start The records

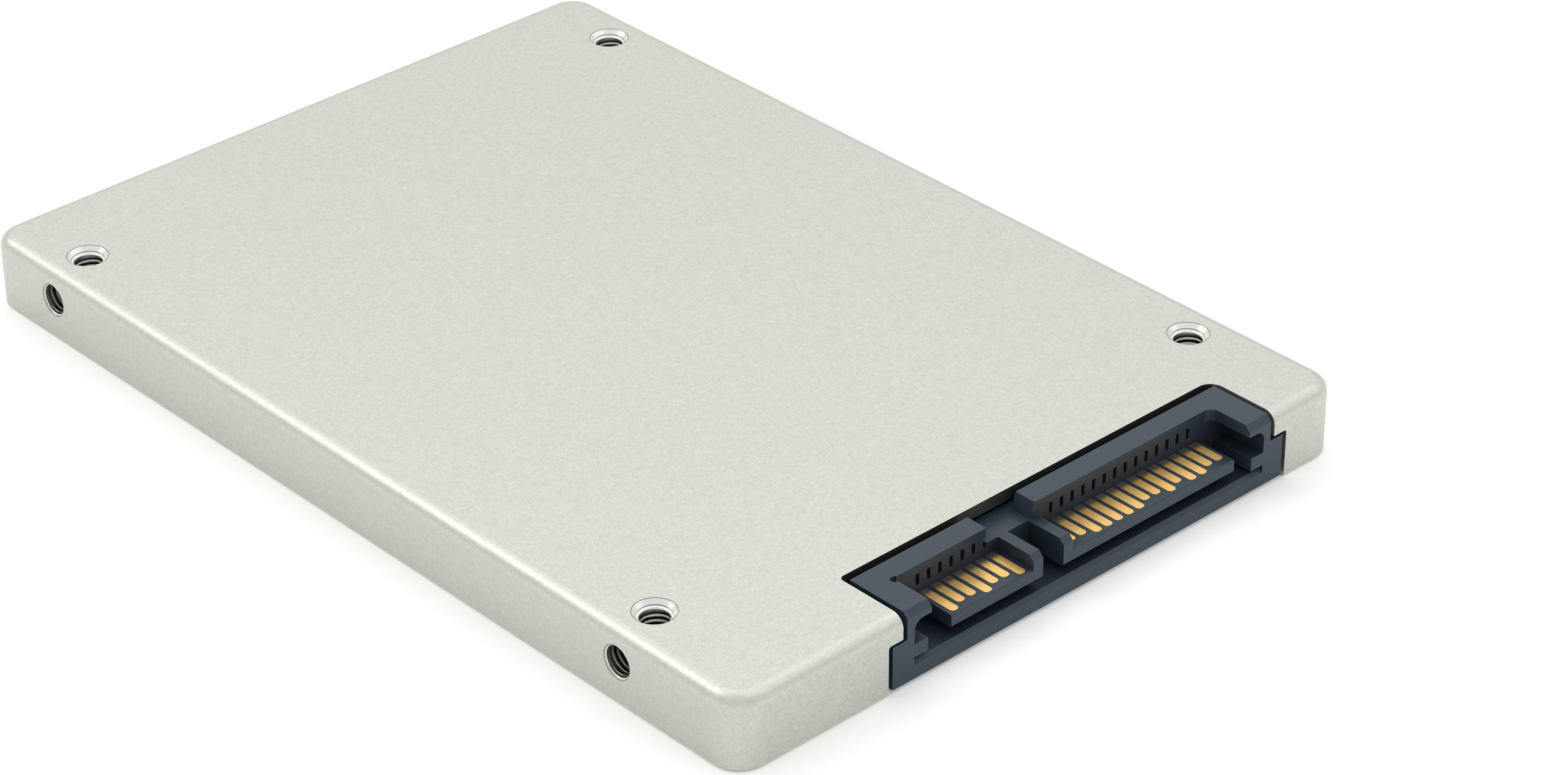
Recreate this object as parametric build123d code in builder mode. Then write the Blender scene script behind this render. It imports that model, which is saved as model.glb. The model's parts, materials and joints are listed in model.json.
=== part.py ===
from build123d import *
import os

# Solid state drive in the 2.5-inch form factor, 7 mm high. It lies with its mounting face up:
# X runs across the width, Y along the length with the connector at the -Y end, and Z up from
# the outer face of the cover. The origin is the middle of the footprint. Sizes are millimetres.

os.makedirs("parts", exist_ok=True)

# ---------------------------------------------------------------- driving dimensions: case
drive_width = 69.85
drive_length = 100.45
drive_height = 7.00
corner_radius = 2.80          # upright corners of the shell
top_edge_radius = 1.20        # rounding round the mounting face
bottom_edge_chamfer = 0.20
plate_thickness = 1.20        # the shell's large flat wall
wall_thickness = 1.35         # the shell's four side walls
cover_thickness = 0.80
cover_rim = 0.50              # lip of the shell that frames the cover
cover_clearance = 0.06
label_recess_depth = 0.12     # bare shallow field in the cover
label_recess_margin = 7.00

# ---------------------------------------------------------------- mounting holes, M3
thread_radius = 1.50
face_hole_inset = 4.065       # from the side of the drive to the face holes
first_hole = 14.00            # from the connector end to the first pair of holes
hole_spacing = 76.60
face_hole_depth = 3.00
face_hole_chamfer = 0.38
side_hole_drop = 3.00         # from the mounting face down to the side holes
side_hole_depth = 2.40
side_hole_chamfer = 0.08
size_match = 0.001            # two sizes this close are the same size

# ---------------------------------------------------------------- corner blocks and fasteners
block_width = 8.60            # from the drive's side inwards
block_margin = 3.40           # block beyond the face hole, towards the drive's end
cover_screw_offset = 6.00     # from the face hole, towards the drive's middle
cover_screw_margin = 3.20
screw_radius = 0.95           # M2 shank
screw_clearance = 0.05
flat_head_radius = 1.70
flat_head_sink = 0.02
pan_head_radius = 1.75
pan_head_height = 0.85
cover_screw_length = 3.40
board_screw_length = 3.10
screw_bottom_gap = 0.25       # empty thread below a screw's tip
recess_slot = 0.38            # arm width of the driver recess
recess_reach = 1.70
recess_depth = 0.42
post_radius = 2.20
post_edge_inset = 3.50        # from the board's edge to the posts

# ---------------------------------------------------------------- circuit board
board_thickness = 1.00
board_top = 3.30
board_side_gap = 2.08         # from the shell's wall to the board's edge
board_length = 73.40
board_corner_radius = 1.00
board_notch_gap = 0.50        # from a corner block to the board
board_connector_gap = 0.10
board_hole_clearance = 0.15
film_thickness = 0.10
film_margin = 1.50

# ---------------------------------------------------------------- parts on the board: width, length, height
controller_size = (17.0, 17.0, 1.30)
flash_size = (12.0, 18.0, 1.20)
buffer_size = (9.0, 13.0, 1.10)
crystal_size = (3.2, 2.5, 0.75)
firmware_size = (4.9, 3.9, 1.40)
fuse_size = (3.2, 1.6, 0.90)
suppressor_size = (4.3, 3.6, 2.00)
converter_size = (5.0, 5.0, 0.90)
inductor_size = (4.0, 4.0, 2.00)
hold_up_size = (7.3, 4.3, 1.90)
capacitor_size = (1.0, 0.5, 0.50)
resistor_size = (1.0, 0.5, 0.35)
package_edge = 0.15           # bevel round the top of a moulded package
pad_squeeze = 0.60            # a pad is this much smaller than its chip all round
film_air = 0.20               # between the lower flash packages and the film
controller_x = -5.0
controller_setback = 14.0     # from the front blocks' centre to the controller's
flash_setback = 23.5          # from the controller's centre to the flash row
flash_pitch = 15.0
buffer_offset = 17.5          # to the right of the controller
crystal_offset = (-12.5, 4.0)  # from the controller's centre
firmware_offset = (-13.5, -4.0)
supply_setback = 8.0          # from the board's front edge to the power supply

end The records
start The records

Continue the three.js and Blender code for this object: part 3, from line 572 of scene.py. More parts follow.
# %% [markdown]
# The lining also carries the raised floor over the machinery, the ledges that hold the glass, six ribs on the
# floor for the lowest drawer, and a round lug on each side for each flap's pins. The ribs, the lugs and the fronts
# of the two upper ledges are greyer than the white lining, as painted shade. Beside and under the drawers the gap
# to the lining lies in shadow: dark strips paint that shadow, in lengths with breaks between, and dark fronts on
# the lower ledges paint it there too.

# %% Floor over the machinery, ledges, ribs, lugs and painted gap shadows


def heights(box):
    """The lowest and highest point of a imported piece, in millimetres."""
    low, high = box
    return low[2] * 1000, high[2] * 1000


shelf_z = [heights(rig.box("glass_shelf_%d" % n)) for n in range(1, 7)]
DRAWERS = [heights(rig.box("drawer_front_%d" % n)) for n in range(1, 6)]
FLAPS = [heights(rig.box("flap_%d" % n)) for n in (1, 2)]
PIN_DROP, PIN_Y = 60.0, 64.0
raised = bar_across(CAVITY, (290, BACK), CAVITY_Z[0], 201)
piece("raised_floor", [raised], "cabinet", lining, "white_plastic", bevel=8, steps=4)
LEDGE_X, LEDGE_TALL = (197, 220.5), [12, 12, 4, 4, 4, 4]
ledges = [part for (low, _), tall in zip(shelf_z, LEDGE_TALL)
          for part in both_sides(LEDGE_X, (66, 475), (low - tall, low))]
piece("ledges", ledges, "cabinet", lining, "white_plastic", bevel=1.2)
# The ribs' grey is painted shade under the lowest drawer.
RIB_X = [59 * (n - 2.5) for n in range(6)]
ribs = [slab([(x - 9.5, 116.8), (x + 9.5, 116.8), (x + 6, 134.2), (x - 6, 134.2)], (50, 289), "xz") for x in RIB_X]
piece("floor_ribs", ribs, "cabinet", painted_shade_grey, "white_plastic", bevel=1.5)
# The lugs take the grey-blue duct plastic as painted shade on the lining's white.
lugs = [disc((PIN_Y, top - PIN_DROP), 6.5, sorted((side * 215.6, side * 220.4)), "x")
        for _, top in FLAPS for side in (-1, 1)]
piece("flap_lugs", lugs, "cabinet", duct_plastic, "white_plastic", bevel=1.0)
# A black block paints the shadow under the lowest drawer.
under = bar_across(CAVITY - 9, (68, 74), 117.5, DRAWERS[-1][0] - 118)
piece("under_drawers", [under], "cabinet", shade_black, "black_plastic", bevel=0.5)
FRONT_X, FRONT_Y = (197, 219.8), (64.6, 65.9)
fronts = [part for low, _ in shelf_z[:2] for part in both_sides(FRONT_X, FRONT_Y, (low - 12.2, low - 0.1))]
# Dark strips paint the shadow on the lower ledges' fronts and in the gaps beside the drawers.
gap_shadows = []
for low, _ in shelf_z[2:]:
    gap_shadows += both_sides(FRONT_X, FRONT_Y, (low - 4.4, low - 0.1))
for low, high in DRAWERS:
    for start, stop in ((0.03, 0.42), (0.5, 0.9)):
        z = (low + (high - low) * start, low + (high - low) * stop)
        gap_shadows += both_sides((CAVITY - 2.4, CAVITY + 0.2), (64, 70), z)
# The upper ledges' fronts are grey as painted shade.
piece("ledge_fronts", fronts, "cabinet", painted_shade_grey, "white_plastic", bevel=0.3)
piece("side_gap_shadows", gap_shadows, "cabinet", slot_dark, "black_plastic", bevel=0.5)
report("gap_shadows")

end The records
start The records

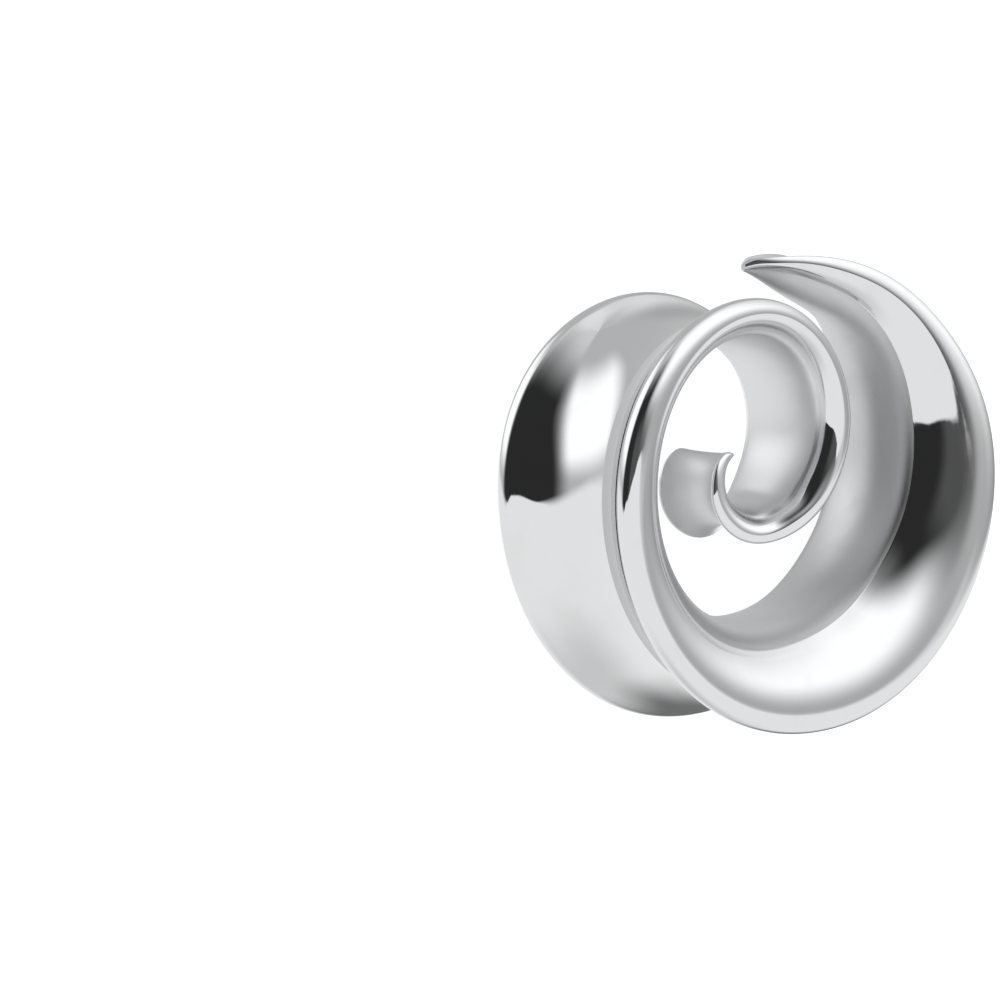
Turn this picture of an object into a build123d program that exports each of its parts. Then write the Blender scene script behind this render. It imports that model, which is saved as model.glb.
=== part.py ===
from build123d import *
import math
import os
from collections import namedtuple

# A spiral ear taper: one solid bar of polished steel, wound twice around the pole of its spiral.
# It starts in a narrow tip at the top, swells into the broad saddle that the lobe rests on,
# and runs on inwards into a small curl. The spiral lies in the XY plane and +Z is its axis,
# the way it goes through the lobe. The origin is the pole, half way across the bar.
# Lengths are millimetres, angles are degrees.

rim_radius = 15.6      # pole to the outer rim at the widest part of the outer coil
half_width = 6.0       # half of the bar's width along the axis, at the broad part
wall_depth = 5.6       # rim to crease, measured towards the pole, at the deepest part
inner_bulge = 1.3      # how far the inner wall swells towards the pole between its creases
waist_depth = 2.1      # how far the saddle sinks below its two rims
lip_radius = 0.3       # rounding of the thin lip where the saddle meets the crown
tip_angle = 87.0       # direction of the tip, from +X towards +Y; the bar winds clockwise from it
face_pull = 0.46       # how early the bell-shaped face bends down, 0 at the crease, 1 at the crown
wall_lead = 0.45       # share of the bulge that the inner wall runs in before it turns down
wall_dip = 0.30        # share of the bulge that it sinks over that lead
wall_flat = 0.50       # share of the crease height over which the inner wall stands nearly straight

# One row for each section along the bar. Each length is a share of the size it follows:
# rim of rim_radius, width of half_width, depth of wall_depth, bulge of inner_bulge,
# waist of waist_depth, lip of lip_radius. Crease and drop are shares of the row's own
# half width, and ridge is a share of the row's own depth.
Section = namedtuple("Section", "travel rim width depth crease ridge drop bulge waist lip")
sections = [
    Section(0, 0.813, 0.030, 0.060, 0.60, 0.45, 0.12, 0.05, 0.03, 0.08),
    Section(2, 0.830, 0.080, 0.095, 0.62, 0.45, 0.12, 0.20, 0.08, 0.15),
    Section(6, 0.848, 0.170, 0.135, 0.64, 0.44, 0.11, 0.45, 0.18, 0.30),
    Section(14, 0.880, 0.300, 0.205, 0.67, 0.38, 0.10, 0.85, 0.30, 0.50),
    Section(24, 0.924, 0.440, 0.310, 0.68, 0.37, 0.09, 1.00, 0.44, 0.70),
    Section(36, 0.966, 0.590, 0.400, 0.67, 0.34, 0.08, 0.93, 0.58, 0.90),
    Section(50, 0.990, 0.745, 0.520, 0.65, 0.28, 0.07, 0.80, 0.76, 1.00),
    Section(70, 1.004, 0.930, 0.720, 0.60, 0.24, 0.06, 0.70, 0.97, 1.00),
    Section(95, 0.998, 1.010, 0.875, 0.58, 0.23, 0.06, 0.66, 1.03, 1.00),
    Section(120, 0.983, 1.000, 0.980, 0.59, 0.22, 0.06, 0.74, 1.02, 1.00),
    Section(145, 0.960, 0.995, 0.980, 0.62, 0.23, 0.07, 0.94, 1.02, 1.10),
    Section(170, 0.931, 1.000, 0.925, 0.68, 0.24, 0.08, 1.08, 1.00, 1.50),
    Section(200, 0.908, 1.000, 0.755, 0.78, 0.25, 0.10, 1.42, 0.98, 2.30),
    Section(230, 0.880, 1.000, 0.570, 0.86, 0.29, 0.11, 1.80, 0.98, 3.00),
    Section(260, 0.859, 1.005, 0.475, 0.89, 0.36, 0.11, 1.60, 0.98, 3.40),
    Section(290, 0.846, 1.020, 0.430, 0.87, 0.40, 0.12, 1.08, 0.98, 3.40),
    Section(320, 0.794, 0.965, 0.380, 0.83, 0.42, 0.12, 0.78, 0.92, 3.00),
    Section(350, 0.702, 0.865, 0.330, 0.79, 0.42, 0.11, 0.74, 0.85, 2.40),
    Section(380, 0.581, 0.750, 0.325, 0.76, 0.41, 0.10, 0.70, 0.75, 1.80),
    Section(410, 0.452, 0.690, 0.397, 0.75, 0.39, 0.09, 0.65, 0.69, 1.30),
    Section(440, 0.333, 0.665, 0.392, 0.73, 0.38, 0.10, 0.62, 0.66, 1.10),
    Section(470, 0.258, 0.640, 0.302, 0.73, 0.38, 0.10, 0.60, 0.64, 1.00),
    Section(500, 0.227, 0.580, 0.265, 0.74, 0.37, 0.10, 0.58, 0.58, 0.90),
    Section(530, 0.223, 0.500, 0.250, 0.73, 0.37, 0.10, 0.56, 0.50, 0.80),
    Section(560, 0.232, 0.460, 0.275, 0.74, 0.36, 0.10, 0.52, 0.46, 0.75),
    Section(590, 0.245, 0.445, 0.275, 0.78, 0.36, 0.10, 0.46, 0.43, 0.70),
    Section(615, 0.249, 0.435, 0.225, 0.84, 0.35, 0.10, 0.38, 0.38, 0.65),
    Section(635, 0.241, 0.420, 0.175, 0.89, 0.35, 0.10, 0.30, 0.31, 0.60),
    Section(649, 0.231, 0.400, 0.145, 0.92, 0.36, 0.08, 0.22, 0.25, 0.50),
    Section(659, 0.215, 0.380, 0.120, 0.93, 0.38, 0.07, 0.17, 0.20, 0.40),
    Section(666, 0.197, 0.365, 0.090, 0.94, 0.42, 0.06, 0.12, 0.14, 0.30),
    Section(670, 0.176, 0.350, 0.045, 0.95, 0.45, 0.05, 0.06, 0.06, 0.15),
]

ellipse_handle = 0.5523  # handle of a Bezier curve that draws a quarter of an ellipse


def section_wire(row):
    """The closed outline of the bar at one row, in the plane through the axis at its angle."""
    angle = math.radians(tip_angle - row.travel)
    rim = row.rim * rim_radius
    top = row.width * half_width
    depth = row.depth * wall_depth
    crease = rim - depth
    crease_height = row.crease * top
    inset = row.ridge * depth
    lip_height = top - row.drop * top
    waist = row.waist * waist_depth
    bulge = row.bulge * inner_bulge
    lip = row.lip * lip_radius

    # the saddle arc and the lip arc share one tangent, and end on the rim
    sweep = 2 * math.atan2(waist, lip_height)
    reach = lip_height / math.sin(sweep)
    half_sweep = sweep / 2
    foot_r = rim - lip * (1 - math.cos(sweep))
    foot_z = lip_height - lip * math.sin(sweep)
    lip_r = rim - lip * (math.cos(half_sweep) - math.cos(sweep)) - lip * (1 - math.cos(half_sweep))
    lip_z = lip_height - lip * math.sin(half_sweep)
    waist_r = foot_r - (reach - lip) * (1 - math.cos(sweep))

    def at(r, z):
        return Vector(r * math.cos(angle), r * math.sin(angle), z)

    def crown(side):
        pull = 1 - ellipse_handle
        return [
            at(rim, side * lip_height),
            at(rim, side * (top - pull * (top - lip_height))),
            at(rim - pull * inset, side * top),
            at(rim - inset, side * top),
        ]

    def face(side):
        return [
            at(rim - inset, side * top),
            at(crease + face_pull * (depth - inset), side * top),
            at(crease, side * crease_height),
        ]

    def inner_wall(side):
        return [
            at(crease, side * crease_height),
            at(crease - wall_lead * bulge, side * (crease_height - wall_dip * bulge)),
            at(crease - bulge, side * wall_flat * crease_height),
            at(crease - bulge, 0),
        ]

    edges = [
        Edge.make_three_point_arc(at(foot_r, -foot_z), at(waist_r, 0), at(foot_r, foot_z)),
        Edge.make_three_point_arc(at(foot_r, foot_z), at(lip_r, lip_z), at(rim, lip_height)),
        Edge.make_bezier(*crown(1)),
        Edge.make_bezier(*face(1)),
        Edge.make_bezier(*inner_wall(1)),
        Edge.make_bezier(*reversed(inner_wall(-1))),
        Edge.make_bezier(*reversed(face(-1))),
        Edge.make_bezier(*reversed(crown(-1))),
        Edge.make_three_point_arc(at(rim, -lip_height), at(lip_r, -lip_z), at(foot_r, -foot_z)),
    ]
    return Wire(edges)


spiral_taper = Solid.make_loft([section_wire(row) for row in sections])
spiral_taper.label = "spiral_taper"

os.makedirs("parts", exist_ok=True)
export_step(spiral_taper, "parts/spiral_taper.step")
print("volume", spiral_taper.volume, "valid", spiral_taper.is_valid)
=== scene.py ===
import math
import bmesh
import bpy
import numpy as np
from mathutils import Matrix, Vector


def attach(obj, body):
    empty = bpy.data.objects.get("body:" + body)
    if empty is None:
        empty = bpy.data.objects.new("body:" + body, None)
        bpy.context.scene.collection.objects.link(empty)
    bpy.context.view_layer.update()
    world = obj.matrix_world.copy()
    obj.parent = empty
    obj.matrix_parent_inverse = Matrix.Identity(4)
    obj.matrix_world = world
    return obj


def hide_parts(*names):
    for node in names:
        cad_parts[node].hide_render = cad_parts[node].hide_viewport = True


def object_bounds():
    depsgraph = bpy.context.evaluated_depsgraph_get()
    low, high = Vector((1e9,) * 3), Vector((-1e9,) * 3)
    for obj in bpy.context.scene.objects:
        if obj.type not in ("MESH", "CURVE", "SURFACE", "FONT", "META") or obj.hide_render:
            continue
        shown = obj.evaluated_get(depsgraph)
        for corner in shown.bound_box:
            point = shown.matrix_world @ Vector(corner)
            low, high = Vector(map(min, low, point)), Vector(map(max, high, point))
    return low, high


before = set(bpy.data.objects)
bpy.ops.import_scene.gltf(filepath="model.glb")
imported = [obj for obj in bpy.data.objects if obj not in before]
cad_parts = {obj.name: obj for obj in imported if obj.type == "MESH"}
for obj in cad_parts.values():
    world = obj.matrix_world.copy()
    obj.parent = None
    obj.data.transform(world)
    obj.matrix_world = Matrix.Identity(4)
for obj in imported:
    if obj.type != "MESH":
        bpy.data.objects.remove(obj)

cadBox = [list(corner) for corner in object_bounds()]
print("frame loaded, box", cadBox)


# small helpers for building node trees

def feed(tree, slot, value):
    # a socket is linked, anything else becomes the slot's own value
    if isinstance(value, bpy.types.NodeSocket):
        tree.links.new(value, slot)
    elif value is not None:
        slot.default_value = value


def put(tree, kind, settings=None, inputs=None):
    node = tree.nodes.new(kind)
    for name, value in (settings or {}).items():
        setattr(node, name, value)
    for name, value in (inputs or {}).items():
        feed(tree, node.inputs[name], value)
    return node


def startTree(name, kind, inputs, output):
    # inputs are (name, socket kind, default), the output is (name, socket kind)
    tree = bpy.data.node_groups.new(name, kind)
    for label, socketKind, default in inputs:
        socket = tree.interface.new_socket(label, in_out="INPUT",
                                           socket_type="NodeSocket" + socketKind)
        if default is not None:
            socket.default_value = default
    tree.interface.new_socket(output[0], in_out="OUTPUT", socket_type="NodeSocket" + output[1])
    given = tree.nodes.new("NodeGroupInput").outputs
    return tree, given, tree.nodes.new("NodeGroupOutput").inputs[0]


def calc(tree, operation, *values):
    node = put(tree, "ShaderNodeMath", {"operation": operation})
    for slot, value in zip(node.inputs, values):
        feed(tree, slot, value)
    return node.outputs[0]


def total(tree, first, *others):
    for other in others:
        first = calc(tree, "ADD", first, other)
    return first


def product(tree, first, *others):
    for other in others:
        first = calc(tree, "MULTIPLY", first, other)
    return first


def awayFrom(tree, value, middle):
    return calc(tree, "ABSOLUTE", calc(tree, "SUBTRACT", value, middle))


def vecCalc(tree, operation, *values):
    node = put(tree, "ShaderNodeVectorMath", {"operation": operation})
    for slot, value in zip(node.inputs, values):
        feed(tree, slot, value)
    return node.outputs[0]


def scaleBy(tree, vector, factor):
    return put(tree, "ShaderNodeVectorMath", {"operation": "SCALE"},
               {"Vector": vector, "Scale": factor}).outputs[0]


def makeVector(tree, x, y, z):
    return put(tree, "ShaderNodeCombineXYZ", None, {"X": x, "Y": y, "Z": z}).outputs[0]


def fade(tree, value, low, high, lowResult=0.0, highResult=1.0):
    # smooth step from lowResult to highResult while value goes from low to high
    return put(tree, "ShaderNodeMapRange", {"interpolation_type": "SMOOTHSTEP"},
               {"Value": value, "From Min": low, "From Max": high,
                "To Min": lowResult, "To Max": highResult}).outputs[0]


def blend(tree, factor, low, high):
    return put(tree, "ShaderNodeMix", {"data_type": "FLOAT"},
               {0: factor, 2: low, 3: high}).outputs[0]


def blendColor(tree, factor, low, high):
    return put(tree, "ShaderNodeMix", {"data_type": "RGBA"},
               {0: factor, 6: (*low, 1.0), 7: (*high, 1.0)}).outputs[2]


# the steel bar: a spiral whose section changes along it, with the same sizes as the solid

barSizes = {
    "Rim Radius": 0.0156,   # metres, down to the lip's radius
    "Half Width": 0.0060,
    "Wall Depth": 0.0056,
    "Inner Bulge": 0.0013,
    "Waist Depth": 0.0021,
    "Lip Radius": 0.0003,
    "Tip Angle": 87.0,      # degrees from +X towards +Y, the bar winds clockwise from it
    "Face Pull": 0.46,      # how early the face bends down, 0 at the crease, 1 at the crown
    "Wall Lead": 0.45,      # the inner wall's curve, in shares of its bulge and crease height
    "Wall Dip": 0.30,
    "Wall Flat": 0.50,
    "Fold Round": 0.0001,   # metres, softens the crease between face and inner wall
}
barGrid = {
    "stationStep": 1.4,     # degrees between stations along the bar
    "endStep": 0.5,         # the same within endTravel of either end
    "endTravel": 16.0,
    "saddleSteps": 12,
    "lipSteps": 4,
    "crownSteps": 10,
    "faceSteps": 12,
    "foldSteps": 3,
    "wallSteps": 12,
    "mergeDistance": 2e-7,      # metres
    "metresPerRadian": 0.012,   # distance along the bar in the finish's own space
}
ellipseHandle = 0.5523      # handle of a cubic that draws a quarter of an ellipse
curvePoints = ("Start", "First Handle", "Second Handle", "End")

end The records

Aim of the exercise: Reproduce verbatim only the segment of the listing bounded by the line containing "Recreate this object" and the line containing "# the outer", with both boundary lines included.

Solution below:
Recreate this object as parametric build123d code in builder mode. Then write the Blender scene script behind this render. It imports that model, which is saved as model.glb. The model's parts, materials and joints are listed in model.json.
=== part.py ===
from build123d import *
import os

# Solid state drive in the 2.5-inch form factor, 7 mm high. It lies with its mounting face up:
# X runs across the width, Y along the length with the connector at the -Y end, and Z up from
# the outer face of the cover. The origin is the middle of the footprint. Sizes are millimetres.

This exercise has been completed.